カステラのお土産で、仰天アイテムとしては、、
・お犬様用のカステラ (ペットショップ監修)
>>長崎御犬様カステラは、長崎のペットショップ「トーイ」が製造、販売しています
・カステラサイダー (カステラ味のサイダー)
があります。
コメントありがとうございます。
昨今のペットブームを考えればお犬様用、というのは納得いきますが、カステラ味のサイダーですか⁉色も黄色いのでしょうか?すごいですね…長崎の人のカステラ愛でしょうか?
桃カステラは食べてみたいですね。東京の文明堂にはないですね。
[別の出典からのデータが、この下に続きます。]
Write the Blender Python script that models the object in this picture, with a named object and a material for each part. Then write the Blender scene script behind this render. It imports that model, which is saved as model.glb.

五三カステラは有るようですが、買うときはいつもハニーカステラを選んでいました。
町のカステラ屋さんが洋菓子屋さんになった、ということですが、その割に喫茶店やカフェはあまり多くないように感じたのですがいかがでしょう?それともガイドブックやネットにはあまり情報が出てないのでしょうか?モーニングをやっている朝早くやっているお店など見つけられなかったので不思議に思っていました。
URLのようなもので、お泊まりになったホテルのバーテンダーがカクテルを開発してました。
>桃カステラは食べてみたいですね。
これはひな祭りのときの小さな女の子がいる家むけの贈答品・季節商品なんで、ふだんは注文制作みたいです(値段は注文でも同じ)。観光客用にちいさなものや年中つくっている店もありますが、どうなのかな。。
>その割に喫茶店やカフェはあまり多くないように感じたのですがいかがでしょう?
個人経営の小さな喫茶はほんとうにすくなくなりました。
その上、宿泊された地域にはあまりないのですが、浜の町商店街近辺にはヴェローチェ・ドトールなどがどっさりあります。
ありがとうございます。
やはりカステラ色なんですね。気になりますが、勇気はないですね。(笑)
そうなんですね。やはり個人経営の店は少なくなっているんですね、残念です。